Pandangan ini tidak sepenuhnya keliru karena dengan melihat anatomi dari RUU Cipta Kerja yang terdiri dari 11 klaster yang saling berkaitan, 1200 Pasal yang merangkum tidak kurang dari 79 aturan perundangan, jika salah satu klasternya bermasalah maka akan berdampak pada klaster lainnya. Dengan kondisi demikian jika dipaksakan untuk dibahas dan disahkan maka RUU Cipta Kerja akan potensial menuai banyak gugatan uji materiil (judicial review). Pada akhirnya jika banyak Pasal yang dibatalkan oleh Mahkamah Konstitusi maka justru akan menyebabkan RUU Cipta Kerja tidak dapat berfungsi sebagaimana yang diharapkan.
Klassen (2006), menguraikan bahwa pembentukan aturan payung seperti omnibus law harus benar-benar sempurna dan memerlukan kompromi semua pihak untuk tujuan yang sama. Hal ini mengingat jika ada bagian Pasal yang kemudian dibatalkan atau diubah akan berpengaruh pada pada bagian klaster lainnya dan pada akhirnya justru membuat RUU Cipta Kerja tidak dapat mewujudkan daya saing yang diharapkan.

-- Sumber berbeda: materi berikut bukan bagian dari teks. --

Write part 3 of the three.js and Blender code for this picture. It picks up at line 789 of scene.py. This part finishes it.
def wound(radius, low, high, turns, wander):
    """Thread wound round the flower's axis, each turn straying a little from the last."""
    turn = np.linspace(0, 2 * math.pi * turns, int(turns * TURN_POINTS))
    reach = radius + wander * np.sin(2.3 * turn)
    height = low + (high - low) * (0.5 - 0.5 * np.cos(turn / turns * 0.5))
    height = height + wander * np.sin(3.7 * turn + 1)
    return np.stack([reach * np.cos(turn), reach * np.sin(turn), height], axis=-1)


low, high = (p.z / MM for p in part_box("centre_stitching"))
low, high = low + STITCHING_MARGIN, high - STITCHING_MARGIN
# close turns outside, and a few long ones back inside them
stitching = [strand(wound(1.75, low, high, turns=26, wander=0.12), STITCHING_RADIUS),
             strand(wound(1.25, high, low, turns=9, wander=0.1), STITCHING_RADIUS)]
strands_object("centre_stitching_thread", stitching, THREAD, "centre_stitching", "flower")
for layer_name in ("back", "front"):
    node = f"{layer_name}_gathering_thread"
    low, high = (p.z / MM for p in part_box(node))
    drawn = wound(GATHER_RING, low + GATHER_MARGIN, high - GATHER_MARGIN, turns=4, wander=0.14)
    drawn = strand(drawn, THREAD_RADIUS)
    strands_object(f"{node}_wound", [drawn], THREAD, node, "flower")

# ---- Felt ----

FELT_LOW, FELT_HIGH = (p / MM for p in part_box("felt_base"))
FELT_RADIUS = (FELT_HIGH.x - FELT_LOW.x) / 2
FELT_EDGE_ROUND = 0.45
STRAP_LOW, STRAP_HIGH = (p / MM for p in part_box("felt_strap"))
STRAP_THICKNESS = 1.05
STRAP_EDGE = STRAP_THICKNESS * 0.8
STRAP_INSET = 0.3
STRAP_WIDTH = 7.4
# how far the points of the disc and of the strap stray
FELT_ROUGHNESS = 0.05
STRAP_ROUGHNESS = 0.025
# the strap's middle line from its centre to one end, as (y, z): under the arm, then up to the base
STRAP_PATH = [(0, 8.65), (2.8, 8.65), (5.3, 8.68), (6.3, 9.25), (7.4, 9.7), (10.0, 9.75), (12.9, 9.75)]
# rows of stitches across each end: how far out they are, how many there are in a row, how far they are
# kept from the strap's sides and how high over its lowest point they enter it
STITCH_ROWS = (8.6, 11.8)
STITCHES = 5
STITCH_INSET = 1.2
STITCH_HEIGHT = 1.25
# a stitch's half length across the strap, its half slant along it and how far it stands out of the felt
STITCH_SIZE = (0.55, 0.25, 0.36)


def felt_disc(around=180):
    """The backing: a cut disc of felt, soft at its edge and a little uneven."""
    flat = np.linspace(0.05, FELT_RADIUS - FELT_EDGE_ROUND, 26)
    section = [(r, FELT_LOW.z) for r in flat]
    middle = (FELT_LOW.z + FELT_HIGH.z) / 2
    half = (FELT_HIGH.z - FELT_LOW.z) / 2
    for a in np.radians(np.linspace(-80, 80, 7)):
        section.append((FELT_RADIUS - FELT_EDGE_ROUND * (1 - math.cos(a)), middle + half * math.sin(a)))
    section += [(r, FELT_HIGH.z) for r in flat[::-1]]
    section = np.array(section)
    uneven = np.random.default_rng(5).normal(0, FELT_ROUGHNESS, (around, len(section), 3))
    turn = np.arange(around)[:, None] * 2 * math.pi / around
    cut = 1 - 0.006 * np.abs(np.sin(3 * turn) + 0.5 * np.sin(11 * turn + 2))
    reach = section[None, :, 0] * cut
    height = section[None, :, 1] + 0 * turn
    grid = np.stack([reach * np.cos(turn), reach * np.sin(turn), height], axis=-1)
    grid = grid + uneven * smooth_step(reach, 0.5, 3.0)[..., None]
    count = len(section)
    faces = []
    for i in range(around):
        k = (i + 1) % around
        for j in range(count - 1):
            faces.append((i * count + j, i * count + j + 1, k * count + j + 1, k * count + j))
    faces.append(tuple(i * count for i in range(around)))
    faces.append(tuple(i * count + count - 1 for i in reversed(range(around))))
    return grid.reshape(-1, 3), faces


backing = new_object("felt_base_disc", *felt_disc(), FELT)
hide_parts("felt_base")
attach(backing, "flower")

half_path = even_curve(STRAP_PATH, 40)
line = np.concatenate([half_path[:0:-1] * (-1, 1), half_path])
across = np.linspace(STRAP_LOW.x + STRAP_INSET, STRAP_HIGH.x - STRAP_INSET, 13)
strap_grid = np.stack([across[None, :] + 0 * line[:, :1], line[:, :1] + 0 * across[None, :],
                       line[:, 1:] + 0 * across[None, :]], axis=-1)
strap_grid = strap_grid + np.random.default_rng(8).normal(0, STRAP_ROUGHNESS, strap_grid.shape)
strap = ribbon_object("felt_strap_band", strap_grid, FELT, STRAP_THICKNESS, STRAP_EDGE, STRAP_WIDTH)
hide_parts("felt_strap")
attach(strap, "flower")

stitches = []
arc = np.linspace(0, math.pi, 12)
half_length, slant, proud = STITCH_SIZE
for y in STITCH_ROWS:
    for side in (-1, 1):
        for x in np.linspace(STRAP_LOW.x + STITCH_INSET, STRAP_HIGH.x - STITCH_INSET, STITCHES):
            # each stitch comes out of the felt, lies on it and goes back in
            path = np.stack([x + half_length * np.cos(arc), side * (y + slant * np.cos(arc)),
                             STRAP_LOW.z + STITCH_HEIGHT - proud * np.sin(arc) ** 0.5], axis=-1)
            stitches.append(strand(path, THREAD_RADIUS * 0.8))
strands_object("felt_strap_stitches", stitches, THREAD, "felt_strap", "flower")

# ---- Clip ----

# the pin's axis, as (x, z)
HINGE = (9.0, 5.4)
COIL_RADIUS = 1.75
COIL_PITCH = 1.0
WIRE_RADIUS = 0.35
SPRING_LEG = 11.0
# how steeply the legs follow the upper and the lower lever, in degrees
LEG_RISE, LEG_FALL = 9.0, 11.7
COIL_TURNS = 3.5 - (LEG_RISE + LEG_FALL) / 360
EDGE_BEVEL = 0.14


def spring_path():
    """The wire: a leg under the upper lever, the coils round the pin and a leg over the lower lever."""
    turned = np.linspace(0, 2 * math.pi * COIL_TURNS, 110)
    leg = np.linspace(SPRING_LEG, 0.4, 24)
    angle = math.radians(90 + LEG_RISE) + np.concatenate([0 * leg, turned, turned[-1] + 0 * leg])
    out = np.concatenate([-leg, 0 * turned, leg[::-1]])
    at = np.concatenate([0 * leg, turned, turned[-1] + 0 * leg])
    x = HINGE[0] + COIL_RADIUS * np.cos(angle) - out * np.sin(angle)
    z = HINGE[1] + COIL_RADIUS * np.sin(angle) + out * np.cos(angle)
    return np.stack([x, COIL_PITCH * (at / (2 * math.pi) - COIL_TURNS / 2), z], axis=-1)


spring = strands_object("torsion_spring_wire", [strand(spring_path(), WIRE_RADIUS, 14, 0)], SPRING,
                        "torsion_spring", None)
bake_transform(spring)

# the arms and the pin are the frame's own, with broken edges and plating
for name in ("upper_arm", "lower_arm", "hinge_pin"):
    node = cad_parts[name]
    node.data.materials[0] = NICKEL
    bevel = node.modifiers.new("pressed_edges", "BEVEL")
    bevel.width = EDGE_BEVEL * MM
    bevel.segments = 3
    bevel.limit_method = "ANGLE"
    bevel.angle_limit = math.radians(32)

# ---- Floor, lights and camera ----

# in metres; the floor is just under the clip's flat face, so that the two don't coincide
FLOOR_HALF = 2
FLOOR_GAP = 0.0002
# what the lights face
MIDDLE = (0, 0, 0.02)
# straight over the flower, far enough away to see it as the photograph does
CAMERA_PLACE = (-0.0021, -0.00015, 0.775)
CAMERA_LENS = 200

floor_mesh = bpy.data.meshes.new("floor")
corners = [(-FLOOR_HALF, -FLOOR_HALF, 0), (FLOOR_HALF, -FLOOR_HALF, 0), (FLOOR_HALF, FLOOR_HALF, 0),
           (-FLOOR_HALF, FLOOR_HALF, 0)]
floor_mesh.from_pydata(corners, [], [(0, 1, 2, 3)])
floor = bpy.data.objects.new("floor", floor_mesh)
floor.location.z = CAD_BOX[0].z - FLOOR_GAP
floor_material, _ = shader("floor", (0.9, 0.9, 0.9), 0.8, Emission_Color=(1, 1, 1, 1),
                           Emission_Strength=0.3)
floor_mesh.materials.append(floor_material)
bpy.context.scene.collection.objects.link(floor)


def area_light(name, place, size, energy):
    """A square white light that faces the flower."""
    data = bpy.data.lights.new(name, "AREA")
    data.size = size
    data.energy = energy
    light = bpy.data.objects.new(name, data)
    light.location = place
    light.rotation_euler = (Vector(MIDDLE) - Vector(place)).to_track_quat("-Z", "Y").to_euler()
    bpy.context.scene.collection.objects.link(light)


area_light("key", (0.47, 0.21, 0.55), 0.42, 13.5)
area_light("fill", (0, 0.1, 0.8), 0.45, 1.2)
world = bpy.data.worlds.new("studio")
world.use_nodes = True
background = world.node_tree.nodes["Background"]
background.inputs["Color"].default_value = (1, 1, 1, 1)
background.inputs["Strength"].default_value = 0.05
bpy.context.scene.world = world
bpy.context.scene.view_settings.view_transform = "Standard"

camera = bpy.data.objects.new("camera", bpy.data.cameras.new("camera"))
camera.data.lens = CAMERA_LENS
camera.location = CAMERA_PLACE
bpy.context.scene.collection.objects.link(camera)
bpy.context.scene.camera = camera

Sebaliknya bagi kalangan yang menyayangkan penundaan pembahasan RUU Cipta Kerja, khususnya klaster ketenagakerjaan memandang bahwa RUU Cipta kerja dapat menjadi salah satu alat percepatan pemulihan lesunya kondisi perekonomian akibat pandemi Covid-19. Membangun daya saing investasi adalah pintu gerbang yang strategis bagi penciptaan lapangan kerja. Dalam hal ini justru esensi ‘Cipta Kerja’ itu sendiri ada pada pembentukan daya saing yang selama ini menjadi penghambat bagi investasi dan penciptaan lapangan pekerjaan itu sendiri.

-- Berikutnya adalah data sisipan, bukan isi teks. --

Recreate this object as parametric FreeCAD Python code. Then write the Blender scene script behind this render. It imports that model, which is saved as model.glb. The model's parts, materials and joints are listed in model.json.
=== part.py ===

Salah satu pandangan yang mendukung RUU Cipta kerja untuk segera disahkan maka dapat menjadi salah satu solusi bagi tingginya PHK pada pekerja pada masa pandemi Covid-19. Demikian pula RUU Cipta Kerja dapat mendorong inkubator bisnis sebagaimana diharapkan dalam program kartu pra kerja. Dalam kondisi resesi dan pertumbuhan ekonomi minus, omnibus law Cipta Kerja dapat menjadi insentif dalam pemulihan perekonomian pasca pandemi.
Dengan adanya RUU ‘omnibus law’ Cipta kerja yang mendorong daya saing industri dan daya saing investasi maka penyerapan tenaga kerja juga semakin besar. Demikian pula dengan adanya urgensi pembentukan inkubator bisnis sebagai tujuan dari kartu pra kerja melalui pembentukan industri maupun investasi yang berdaya saing. Artinya tanpa tumbuhnya inkubator bisnis yang dimaksudkan pemerintah dalam kartu pra kerja maka melonjaknya angka PHK akan semakin membebani pemerintah itu sendiri.

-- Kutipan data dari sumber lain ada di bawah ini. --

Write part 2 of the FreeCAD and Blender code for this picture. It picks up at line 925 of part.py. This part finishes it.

Demikian pula jika pembahasan omnibus law RUU Cipta Kerja terhambat maka konsekuensinya adalah tumpang tindih regulasi, birokrasi yang panjang, aturan yang kontra produktif dan menghambat investasi dan masalah lainnya yang menghambat pembentukan daya saing akan semakin sulit untuk diselesaikan. Dalam rapat perdana pemerintah pada pembahasan RUU Cipta Kerja disampaikan bahwa RUU Cipta Kerja merupakan satu-satunya solusi untuk mengatasi masalah tersebut diatas. Bahkan dalam gelaran World Economic Forum 2019 di Davos, pemerintah sudah mulai mengintrodusir hadirnya omnibus law untuk menggaet investor guna penyerapan tenaga kerja yang lebih optimal.
Bagaimanapun omnibus law, dalam hal ini RUU Cipta Kerja harus dapat diselesaikan pembahasannya dan disahkan guna kepentingan pemulihan perekonomian dan penyerapan tenaga kerja. Seluruh pemangku kepentingan harus dapat duduk bersama untuk menemukan kompromi bagi pembentukan daya saing untuk kesejahteraan bangsa. Menunda pembahasan dalam waktu yang tidak pasti maupun menyelesaikan sengketa substansi melalui jalur hukum (uji materiil) akan berdampak kontraproduktif dengan keadaan perekonomian pasca pandemi Covid-19. RUU Cipta Kerja tetap harus dibahas secara utuh dengan mengakomodir kepentingan semua pihak tanpa kehilangan esensinya sebagai omnibus law, dan tentunya RUU Cipta Kerja harus disahkan tepat pada waktunya.